Congrats on graduation Hank and good luck with your next class.


----------



## Lina (Apr 26, 2007)

Congratulations on graduating! That's a great video of Hank playing! Thanks for sharing.


----------



## casperkeep (May 16, 2007)

That was really neat to see Hank playin.....Good luck in your next classes!!!


----------



## calidu (Sep 7, 2007)

:rockon: Congratulations to Hank for graduating and good luck with the next level. Thanks so much for sharing the video, Hank is precious!!!! Lily has actually just started classes and she is doing really well, they are such smart little guys. I still can't believe our puppies are from the same litter and we found you on this wonderful forum.


----------



## lfung5 (Jun 30, 2007)

He is so cute and I love his T shirt!


----------



## ama0722 (Nov 28, 2006)

Congrats to Hank and what a good experience to have a good buddy for him to continue in class. Dora had a pug puppy in her class and a bernese mountain dog and they continued the entire time we were at the all breed training club. The funny part is, every time she sees a Berner, she gets very excited.

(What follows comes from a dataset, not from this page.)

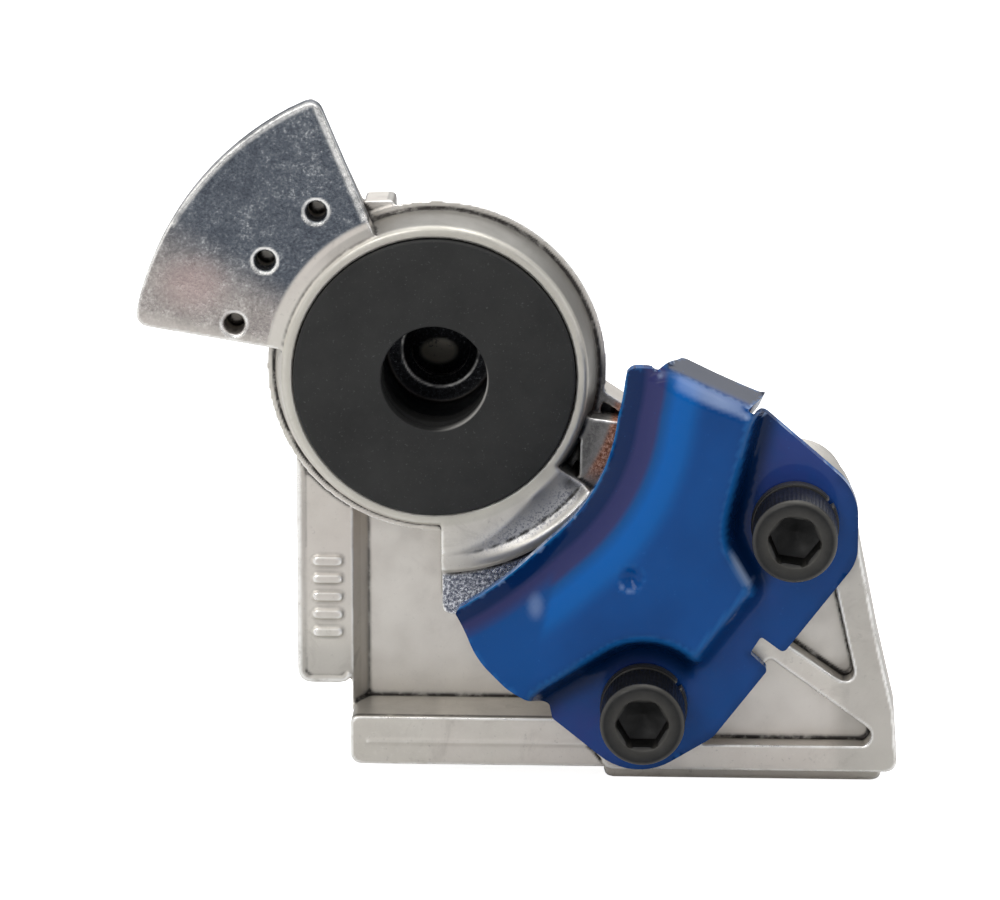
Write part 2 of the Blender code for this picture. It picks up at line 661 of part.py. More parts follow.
def settle(parent):
    """Moves everything so that the middle of the lowest side of the model's box is the origin."""
    bpy.context.view_layer.update()
    corners = [obj.matrix_world @ v.co for obj in parent.children for v in obj.data.vertices]
    low = [min(c[axis] for c in corners) for axis in range(3)]
    high = [max(c[axis] for c in corners) for axis in range(3)]
    parent.location = (-(low[0] + high[0]) / 2, -(low[1] + high[1]) / 2, -low[2])


def main():
    clear_scene()
    seal_axis = bpy.data.objects.new("seal_axis", None)
    bpy.context.scene.collection.objects.link(seal_axis)
    finish(coupling_body(), "cast_metal", seal_axis, 30)
    finish(face_seal(), "seal_rubber", seal_axis)
    finish(guide_plate(), "blue_paint", seal_axis, 50)
    washer_front = EAR_FRONT - THIN_GAP - WASHER_THICKNESS
    for name, (x, z) in SCREW_PLACES.items():
        washer = finish(lock_washer("lock_washer_" + name), "washer_steel", seal_axis)
        washer.location = (x * MM, washer_front * MM, z * MM)
        screw = finish(cap_screw("cap_screw_" + name, SOCKET_TURNS[name]), "black_oxide", seal_axis)
        screw.location = (x * MM, (washer_front - THIN_GAP) * MM, z * MM)
    settle(seal_axis)


main()
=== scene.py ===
"""Air brake palm coupling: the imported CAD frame, dressed for one studio picture.

Sizes below are millimetres in the coupling's own frame: the seal's axis is the origin of X and Z, and depth
is measured back from the rim's front plane. spot() turns such a place into metres in the row frame.
"""
import math

import bmesh
import bpy
import numpy as np
from mathutils import Matrix, Vector
from mathutils.geometry import delaunay_2d_cdt


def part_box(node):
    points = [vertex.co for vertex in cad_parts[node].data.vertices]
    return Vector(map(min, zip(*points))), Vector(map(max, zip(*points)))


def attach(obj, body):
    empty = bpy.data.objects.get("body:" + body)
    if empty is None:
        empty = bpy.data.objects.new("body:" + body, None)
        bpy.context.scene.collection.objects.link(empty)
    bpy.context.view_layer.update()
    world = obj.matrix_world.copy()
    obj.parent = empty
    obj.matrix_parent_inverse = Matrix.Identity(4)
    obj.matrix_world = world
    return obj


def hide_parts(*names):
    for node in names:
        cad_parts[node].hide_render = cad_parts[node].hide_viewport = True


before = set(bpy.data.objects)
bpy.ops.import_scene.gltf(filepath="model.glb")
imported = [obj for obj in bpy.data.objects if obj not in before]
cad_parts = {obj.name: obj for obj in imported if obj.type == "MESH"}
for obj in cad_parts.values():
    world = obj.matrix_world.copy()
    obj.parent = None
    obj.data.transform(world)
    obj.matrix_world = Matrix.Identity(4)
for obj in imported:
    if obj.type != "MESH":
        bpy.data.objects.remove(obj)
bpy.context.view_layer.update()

MM = 0.001
seal_low, seal_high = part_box("face_seal")
AXIS_X = (seal_low.x + seal_high.x) / 2
AXIS_Z = (seal_low.z + seal_high.z) / 2
SEAL_PROUD = 1.0                     # how far the seal's face stands in front of the rim
RIM_Y = seal_low.y + SEAL_PROUD * MM
BELOW, ABOVE = -math.inf, math.inf   # open ends of a range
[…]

As to Gabriella, you may want to warn hank, pretty quickly she will be double his size so he may want to take it easy on her!

Amanda


----------



## irnfit (Nov 21, 2006)

I love to watch puppies playing like that. Great video. Hank's name is very appropriate, he looks like a tough guy in he video. :biggrin1:


----------



## mckennasedona (Feb 20, 2007)

Lo, that video is great. I love watching them play like that with happy abandon. Hank certainly doesn't mind the shirt does he? It doesn't inhibit his play one bit. Congratulations on finishing puppy kindergarten with him.

Susan


----------



## Julie (Feb 8, 2007)

What a cute video!He is really a rough and tumble guy!I can not believe how much he has grown!Congrats on his graduation!

I didn't realize Hank and Calidu were from the same breeder(Yuppy Puppy)and litter!Wow!And you met here?


----------



## Amy R. (Jul 1, 2007)

'Lo, Hank looks fantastic. What a bright, beautiful, healthy puppy!! Love the shirt. Thanks for sharing, so much fun to see him "virtually"!

Hey, how about that Stanford victory over SC? Fantastic. And unfathomable (that was the headline in the LA Times, my sister reported to me). I think we must be number 2 or something today. Wow, GO BEARS. My husband is making air/hotel reservations for Pasadena, just in case. Fingers crossed. Or we could end up at a bowl in El Paso or New Orleans. We are def. going, wherever it is. 

Hugs to sweet Hank!


----------



## calidu (Sep 7, 2007)

Julie said:


> What a cute video!He is really a rough and tumble guy!I can not believe how much he has grown!Congrats on his graduation!
> 
> I didn't realize Hank and Calidu were from the same breeder(Yuppy Puppy)and litter!Wow!And you met here?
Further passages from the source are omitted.